Phillip Mitsis is Alexander S. Onassis Professor of Hellenic Culture and Civilization at New York University. Among his works are Epicurus’ Ethical Theory: The Pleasures of Invulnerability (1988) and the Encyclopedia of Classical Philosophy (1997), for which he was co-associate editor.

Ato Quayson is University Professor of English and Director of the Center for Diaspora Studies at the University of Toronto. He is the author of many works, including Oxford Street, Accra: City Life, the Itineraries of Transnationalism (2014) and Aesthetic Nervousness: Disability and the Crisis of Representation (2007).

Bruce Robbins is Old Dominion Foundation Professor in the Humanities in the Department of English and Comparative Literature at Columbia University. He is the author or editor of several volumes, including Perpetual War: Cosmopolitanism from the Viewpoint of Violence (2012) and Feeling Global: Internationalism in Distress (NYU Press, 1999).

Silviano Santiago taught at Pontifícia Universidade Católica do Rio de Janeiro and Universidade Federal Fluminense. He is the author of, among other works, The Space In-Between: Essays on Latin American Culture (2002) and the noir novel Stella Manhattan (1994).

Jeremy Waldron is University Professor at New York University School of Law.
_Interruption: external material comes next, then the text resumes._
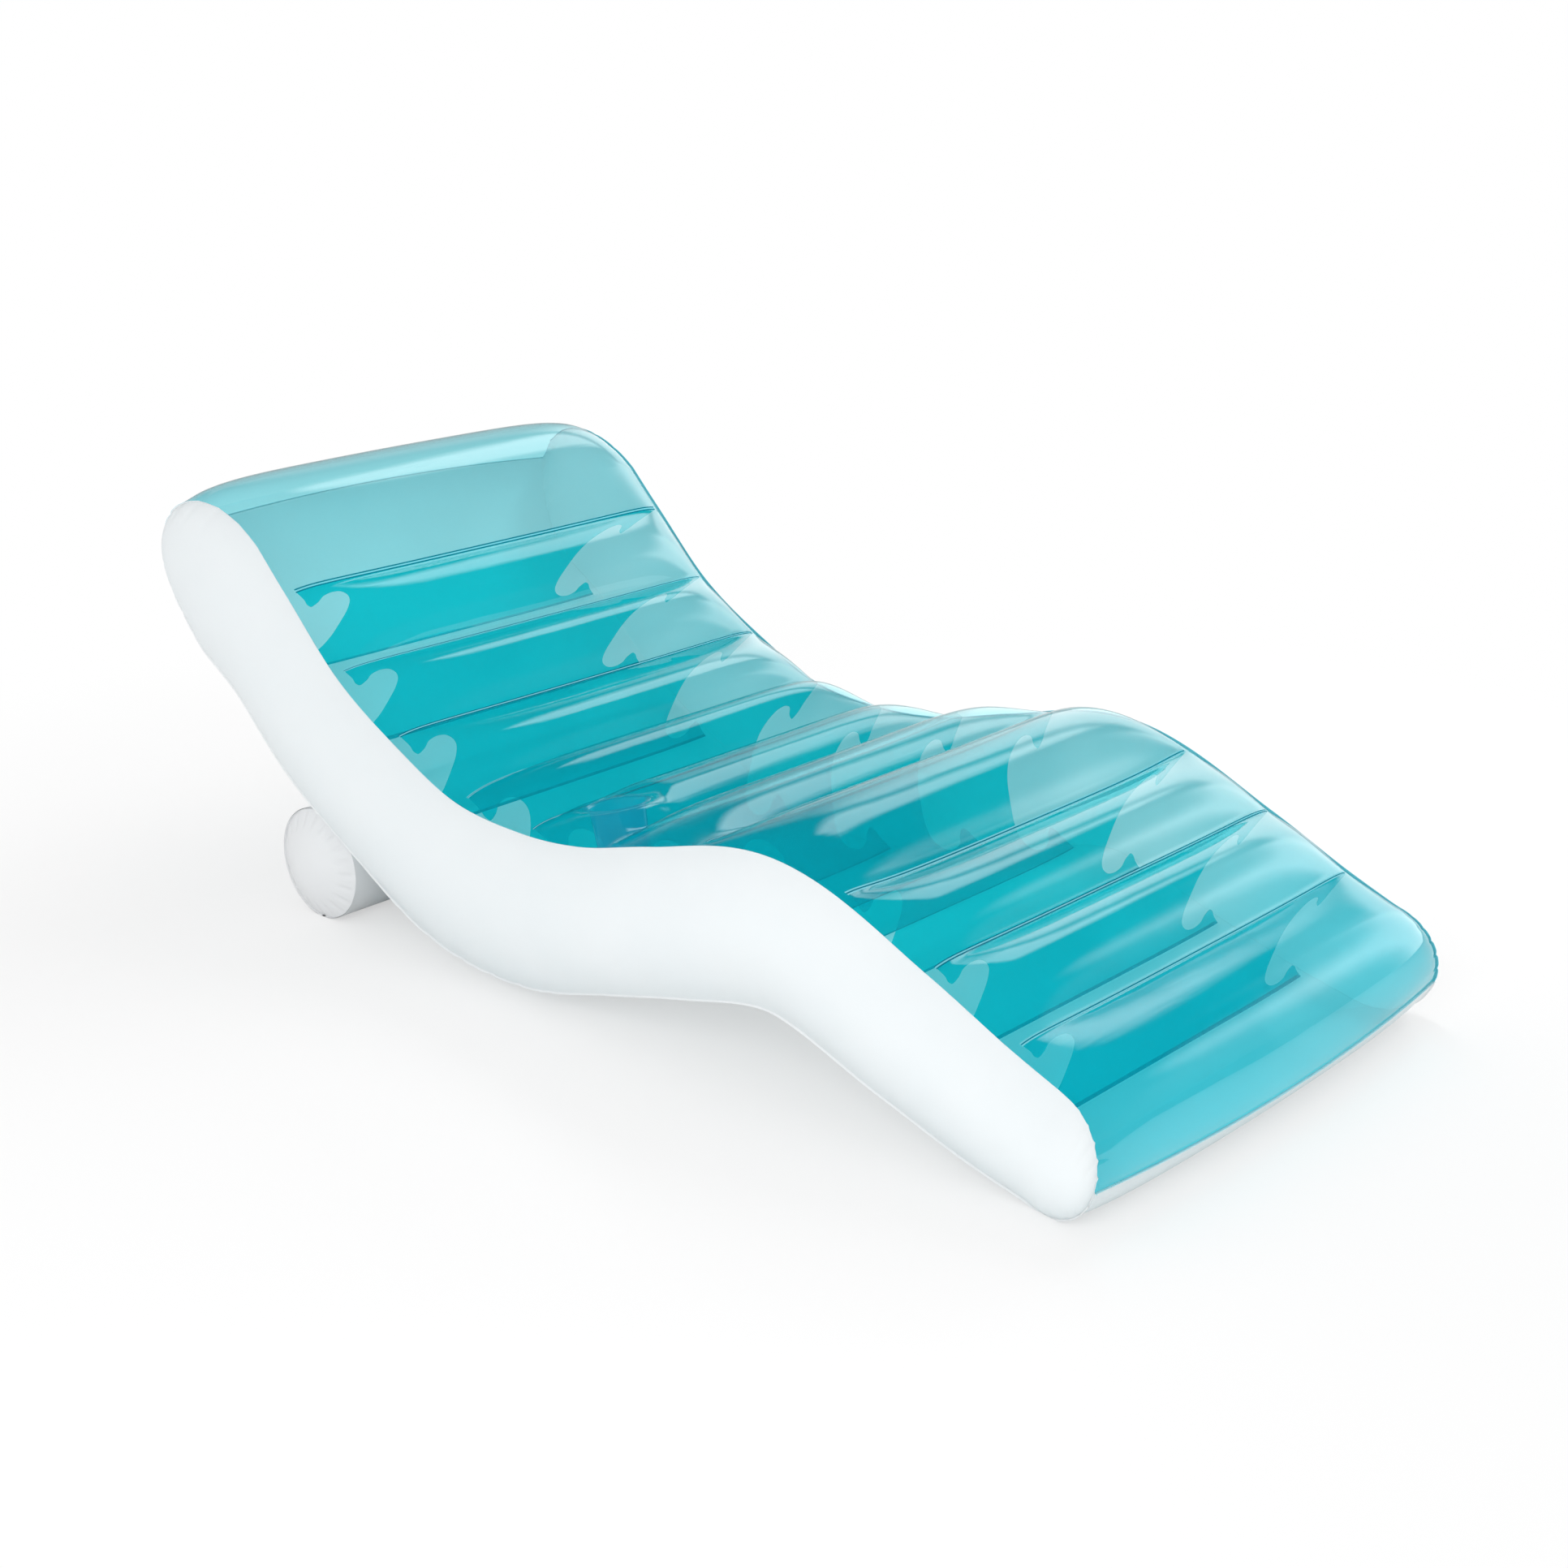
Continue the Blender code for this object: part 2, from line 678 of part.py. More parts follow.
def air_valve(prefix, place, material, collection, helpers):
    """A seat with its boot, a stem that slides in it, and a plug on a strap that swings off the stem."""
    disc, boot, stem = valve_disc / 2, boot_diameter / 2, stem_diameter / 2
    throat = stem + boot_clearance
    seat_profile = [(disc, weld_gap), (boot, weld_gap), (boot, -boot_depth), (throat, -boot_depth)]
    seat = turned(f"{prefix}_seat", seat_profile, valve_segments, False, material, collection)
    solidify(seat, valve_wall, -1)
    seat.matrix_world = place

    collar_foot = weld_gap + valve_wall + stem_travel_room
    collar_top = collar_foot + collar_height
    collar, bore = collar_diameter / 2, stem_bore / 2
    stem_foot = collar_top - stem_length
    stem_profile = [
        (collar, collar_top),
        (collar, collar_foot),
        (stem, collar_foot),
        (stem, stem_foot),
        (bore, stem_foot),
        (bore, collar_top),
    ]
    tube = turned(f"{prefix}_stem", stem_profile, valve_segments, True, material, collection)
    hinge_x = collar + strap_reach
    half_strap = strap_width / 2
    lug = box(
        f"{prefix}_lug",
        (collar - joint_overlap, -half_strap, collar_foot),
        (hinge_x, half_strap, collar_top),
        None,
        helpers,
    )
    lug.hide_render = True
    lug.display_type = "WIRE"
    lug.matrix_world = place
    boolean(tube, "UNION", lug)
    tube.matrix_world = place

    cap, stopper = cap_diameter / 2, bore - stopper_clearance
    hinge = Vector((hinge_x, 0, collar_top + stem_travel_room))
    plug_profile = [
        (0, cap_height),
        (cap, cap_height),
        (cap, 0),
        (stopper, 0),
        (stopper - stopper_taper, -stopper_length),
        (0, -stopper_length),
    ]
    plug = turned(f"{prefix}_plug", plug_profile, valve_segments, False, material, collection)
    strap = box(
        f"{prefix}_strap",
        (cap - joint_overlap, -half_strap, 0),
        (hinge_x, half_strap, strap_thickness),
        None,
        helpers,
    )
    strap.hide_render = True
    strap.display_type = "WIRE"
    centre = place @ Matrix.Translation((0, 0, hinge.z))
    strap.matrix_world = centre
    plug.matrix_world = centre
    boolean(plug, "UNION", strap)
    return place @ hinge, place.to_3x3() @ Vector((0, 1, 0))


def main():
    for obj in list(bpy.data.objects):
        bpy.data.objects.remove(obj)
    mat = bpy.data.collections.new("inflatable_floating_mat")
    helpers = bpy.data.collections.new("cutters_and_helpers")
    for collection in (mat, helpers):
        bpy.context.scene.collection.children.link(collection)

    teal = principled("clear_teal_vinyl", (0.27, 0.65, 0.71), 0.08, 0.55)
    white = principled("white_vinyl", (0.88, 0.89, 0.9), 0.35, 1)
    blue = principled("clear_blue_vinyl", (0.05, 0.55, 0.72), 0.08, 0.6)
    clear = principled("clear_valve_vinyl", (0.85, 0.9, 0.92), 0.2, 0.8)

    section = Section()
    stand_on_floor(section)
    grids = {1: sheet_grid(section, 1), -1: sheet_grid(section, -1)}
    press_on_floor(grids[-1])
    cup = Patch(section, grids[1], cup_chamber, 1, -1)
    valve = Patch(section, grids[-1], valve_chamber, -1, -1)

    top = add_object("top_sheet", grid_mesh("top_sheet", grids[1], False), teal, mat)
    bottom = add_object("bottom_sheet", grid_mesh("bottom_sheet", grids[-1], True), white, mat)
    for sheet in (top, bottom):
        solidify(sheet, vinyl, 1)
    side_panel("side_panel_right", section, -1, white, mat)
    side_panel("side_panel_left", section, 1, white, mat)
    for index in range(len(section.welds)):
        baffle(section, grids, index, teal, mat, helpers)

    along = Vector((cup.normal.z, 0, -cup.normal.x))
    cup_place = frame(cup.outer, cup.normal, along)
    cut_hole(top, cup_place, cup_holder(cup_place, blue, mat), helpers)

    along = Vector((valve.normal.z, 0, -valve.normal.x))
    valve_place = frame(valve.outer, valve.normal, along)
    cut_hole(bottom, valve_place, boot_diameter / 2 + boot_clearance, helpers)
    hinges = {"main_valve": air_valve("main_valve", valve_place, clear, mat, helpers)}
    bolster_place = bolster(bolster_centre(section, grids[-1]), white, mat)
    hinges["bolster_valve"] = air_valve("bolster_valve", bolster_place, clear, mat, helpers)

    for name, (point, axis) in hinges.items():
        print(name, "strap axis passes", [round(value, 5) for value in point], "along", [round(v, 5) for v in axis])
    print("cup rim centre", [round(value, 5) for value in cup.outer], "axis", [round(v, 5) for v in cup.normal])
    print("valve seat centre", [round(value, 5) for value in valve.outer], "axis", [round(v, 5) for v in valve.normal])


main()
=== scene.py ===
"""Looks of the inflatable lounge mat.

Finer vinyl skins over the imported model, with their materials, light and camera.
Metres, +Z up, the head at -X and the foot at +X, the user's right hand side at -Y.
The shape functions repeat those of the part's source with more columns and rows.
"""

import math

import bmesh
import bpy
import numpy as np
from mathutils import Matrix, Vector


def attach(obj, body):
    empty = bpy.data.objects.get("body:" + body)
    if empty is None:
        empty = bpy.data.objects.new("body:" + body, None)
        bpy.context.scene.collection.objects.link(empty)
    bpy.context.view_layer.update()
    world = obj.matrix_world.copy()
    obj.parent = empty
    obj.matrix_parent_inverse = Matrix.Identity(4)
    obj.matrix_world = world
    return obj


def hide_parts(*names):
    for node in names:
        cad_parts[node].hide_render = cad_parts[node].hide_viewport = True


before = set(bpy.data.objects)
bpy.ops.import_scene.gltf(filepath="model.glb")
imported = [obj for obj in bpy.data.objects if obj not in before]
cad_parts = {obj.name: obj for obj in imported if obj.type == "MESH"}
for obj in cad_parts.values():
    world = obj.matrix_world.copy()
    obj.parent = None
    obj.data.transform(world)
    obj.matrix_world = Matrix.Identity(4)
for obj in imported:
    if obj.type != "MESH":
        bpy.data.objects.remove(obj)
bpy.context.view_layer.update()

# Section of the mat, as in the part's source
body_length = 1.91
body_height = 0.665
seam_width = 0.83
thickness = 0.25
midline_shares = (
    (-0.405, 0.764, 1.040),
    (-0.372, 0.686, 0.968),
    (-0.304, 0.503, 0.946),
    (-0.225, 0.364, 0.950),
    (-0.141, 0.251, 0.995),
    (-0.052, 0.228, 0.977),
    (0.026, 0.263, 0.879),
    (0.105, 0.320, 0.875),
    (0.204, 0.376, 0.887),
    (0.330, 0.260, 0.828),
    (0.401, 0.181, 0.752),
    (0.453, 0.133, 0.686),
)
baffle_shares = (0.0506, 0.1402, 0.2375, 0.3496, 0.4559, 0.5640, 0.6669, 0.7741, 0.8631, 0.9495)
head_reach_share = 1.42
foot_reach_share = 1.0
head_seam_turn = math.radians(15)
foot_seam_turn = math.radians(-3)
head_flare = 0.008
foot_flare = 0.020
flare_length = 0.10
flare_power = 1.5

# Vinyl and its welds
vinyl = 0.0005
weld_gap = 0.0003
lip = 0.0035
lip_slant = 0.7
weld_band = 0.006
weld_line = 0.0020

# How far air pushes each surface out
top_crest_share = 0.215
bottom_crest_share = 0.1
crest_power = 6
top_end_crest = 0.016
bottom_end_crest = 0.006
top_rises = (0.012, 0.012, 0.013, 0.013, 0.028, 0.012, 0.003, -0.007, -0.008, 0.010, 0.006, 0.010)
bottom_rise = 0.006
lobe_rise = 0.012
lobe_outer_power = 16
lobe_inner_power = 4
end_crown = 0.022
panel_bulge = 0.042
panel_power = 0.9
panel_end_power = 0.55

# Puckers of the side seams. Round an end they deepen by the growth, up to their whole depth.
# Those below the seat are deepest at the middle, and have faded out at the reach, both as shares
# of the midline's length. From a seam they fade down the side panel, and across the sheet by
# the power.
pucker_depth = 0.0035
pucker_spacing = 0.055
pucker_sharpness = 3
pucker_fade = 1.8
pucker_power = 6
end_puckers = 6
end_pucker_growth = 1.6
seat_puckers_middle = 0.42
seat_puckers_reach = 0.16

# Moves the section so that the mat stands on the floor, as in the part's source
floor_shift = (-0.00968, -0.00231)

# Baffle webs: how an end is cut, as shares of the cut's depth and of half the height
web_half_width_share = 0.964
end_cut = 0.143
end_cut_shares = (
    (0.0, 0.0),
    (0.19, 0.22),
    (0.30, 0.37),
    (0.37, 0.42),
    (0.43, 0.35),
    (0.46, 0.22),
    (0.53, 0.18),
    (0.65, 0.19),
    (0.80, 0.29),
    (0.92, 0.45),
    (0.985, 0.68),
    (1.0, 1.0),
)

# Cup holder
cup_centre = Vector((-0.01565, -0.30482, 0.31071))
cup_axis = Vector((-0.2004, 0, 0.97971)).normalized()
cup_bore = 0.084
cup_depth = 0.070
cup_rim = 0.009
cup_draft = 0.003
cup_corner = 0.006
cup_flat = 0.053
cup_free = 0.085

# Bolster
bolster_radius = 0.0935
bolster_length = 0.80
bolster_dome = 0.034
bolster_pucker = 0.006
bolster_puckers = 20
bolster_press_gap = 0.0008
bolster_x = -0.6124
bolster_z = 0.09305

# Air valves
valve_disc = 0.036
valve_free = 0.040
valve_wall = 0.0008
boot_diameter = 0.0205
boot_depth = 0.017
boot_clearance = 0.0004
stem_diameter = 0.017
stem_bore = 0.009
stem_length = 0.018
stem_travel_room = 0.0003
collar_diameter = 0.020
collar_height = 0.0015
cap_diameter = 0.015
cap_height = 0.0018
stopper_length = 0.006
stopper_taper = 0.0012
stopper_clearance = 0.0002
strap_width = 0.005
strap_reach = 0.0045
strap_thickness = 0.0010
main_valve_centre = Vector((-0.75036, -0.30482, 0.29925))
main_valve_axis = Vector((-0.71018, 0, -0.70402)).normalized()
bolster_valve_centre = Vector((-0.6124, 0.43259, 0.09305))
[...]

His most recent works include Political Political Theory: Essays on Institutions (2016) and One Another’s Equals: The Basis of Human Equality (2017).

Yan Haiping is Professor of Crosscultural Studies, Chair of the Department of Foreign Languages and Literatures, Vice Dean for International Affairs, School of the Humanities, and Dean, Institute for World Literatures and Cultures (IWLC), Tsinghua University. She is the editor of Other Transnationals (2005) and the author of Amidst Landscapes of Mobility (forthcoming).

Robert J. C. Young is Dean of Arts and Humanities at New York University Abu Dhabi and Professor of English and Comparative Literature at New York University. Among his many influential works are The Idea of English Ethnicity (2008) and White Mythologies: Writing History and the West (1990).